The launch of GPU Monitoring provides integrated visibility across the entire AI stack for the first time in a single solution. This enables teams to monitor the health, cost, and performance of GPU fleets in connection with the departments and members using them on a single screen, allowing for rapid troubleshooting of underperforming workloads and cost reduction.
Li continued, "When situations such as misallocated capacity, stalled training and inference workloads, or rising costs occur, proper management of AI costs becomes a boardroom priority. Everyone recognizes that managing GPU costs is a major issue to solve, but many companies are still in the trial-and-error stage, making it very difficult to understand what is happening across the stack in a single view. GPU Monitoring solves this challenge with unprecedented efficiency and reliability."
Current GPU tools provide high-level metrics regarding device health but fail to reveal cross-departmental resource contention issues, explain why training or inference workloads fail, or visualize which devices are idle or used inefficiently. This lack of visibility leads to time-consuming investigations, and development departments tend to over-provision resources as a safety measure, resulting in wasted costs.
GPU Monitoring streamlines this process by directly linking GPU fleet telemetry to the workloads consuming those resources. It also provides a shared view for platform engineering and machine learning teams to collaborate on investigations, enabling the following:
- Scale AI while controlling excessive costs: Visibility and forecasting based on GPU usage patterns, along with specific guidelines for deciding whether to purchase new GPUs or release existing resources, allow platform teams to avoid expensive capital investments or long procurement processes.
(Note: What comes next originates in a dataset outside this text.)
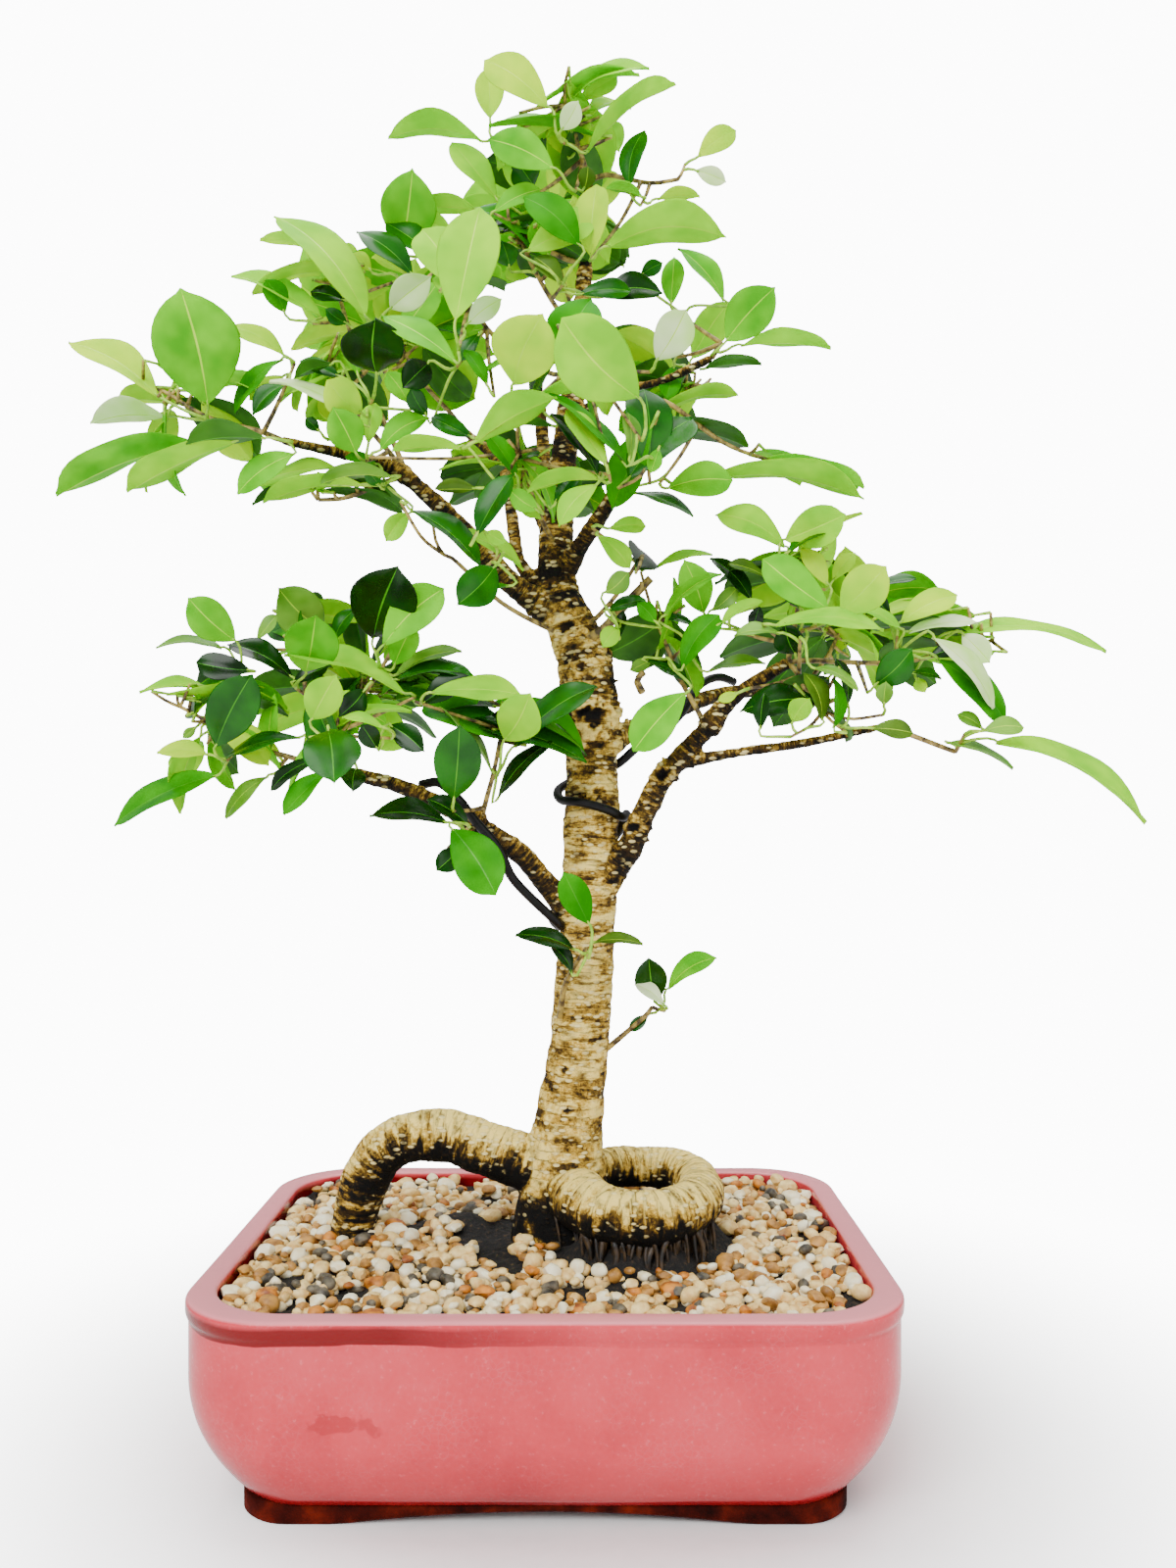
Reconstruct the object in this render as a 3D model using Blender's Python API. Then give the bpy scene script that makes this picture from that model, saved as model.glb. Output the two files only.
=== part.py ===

ML teams can secure necessary capacity faster, and executives can achieve higher ROI under predictable spending.
- Accelerate AI implementation and deployment: By directly associating stalled workloads with the underlying GPUs, Pods, and processes, teams can identify performance bottlenecks in minutes instead of hours, allowing engineers to focus on delivering AI projects.
- Avoid costly failures: Proactively identify unhealthy GPUs and address them before failures ripple across the cluster and delay training or inference.
- Maximize ROI of GPU costs: Teams take responsibility for GPU utilization and costs, easily identifying where over-provisioning or under-utilization occurs. This enables resource reclamation and reallocation, reducing wasteful spending.
"Datadog GPU Monitoring has made it easy for us to understand the status of our multi-tenant GPU infrastructure," said Kai Fan, Head of Product at Hyperbolic. "Without additional configuration, we can immediately visualize core utilization, memory, power consumption, and temperature at the instance and device level. The dashboards are comprehensive out of the box and easy to customize, allowing us to build isolated screens for each customer in minutes."